David Rumley, an Urbana attorney who has the fourth contract, said a move to put all the public defenders in-house could cause more frequent problems with conflicts of interest since the public defender's office typically cannot represent more than one client in a multiple-defendant case.

John Taylor, an Urbana attorney who gave up his contract to Ratcliffe earlier this year, said he was handling about 125 felony cases a month, a typical caseload.
"It worked out to $126.72 per case," he said, adding that he met most of his private clients at the jail while working with his court-appointed clients. "If a guy can come up with a $200 retainer, I'm already getting paid more than on the contract."

Of the four contract lawyers, all say they spend differing amounts of time on their court-appointed cases.

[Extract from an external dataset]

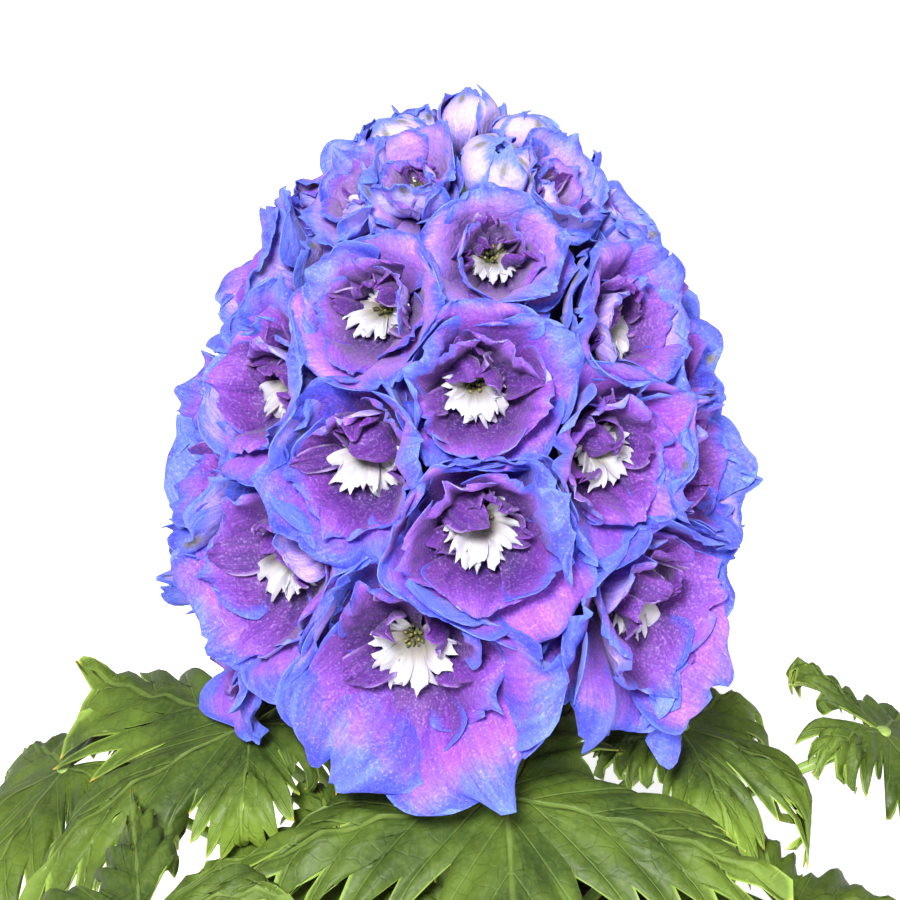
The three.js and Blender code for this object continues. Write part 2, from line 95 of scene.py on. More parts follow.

Lenik estimated 40 to 45 percent of her time, admitting she delegates initial interviewing of clients to an assistant. For Ratcliffe, it's "probably 85 to 90 percent."
Ding estimates 65 percent of his time is spent on contract work, while Rumley said he has to "work very hard to spend only 70 percent of my time with the contract."
"It's not getting any less," Rumley said. "There doesn't seem to be any effort among judges to allow us to manage our time any better. The demands (for court appearances) seem to increase rather than decrease."
Rosenbaum, the public defender who serves at the pleasure of the circuit judges, said he believes that efficiencies can be accomplished even though there will be fewer bodies handling felonies.
"If this is all you do, a lot of what you do can be streamlined," he said. "I think many people are believers that there should be a strong central public defender's office. Most attorneys and the public feel that way. In the long run, it's a good solution."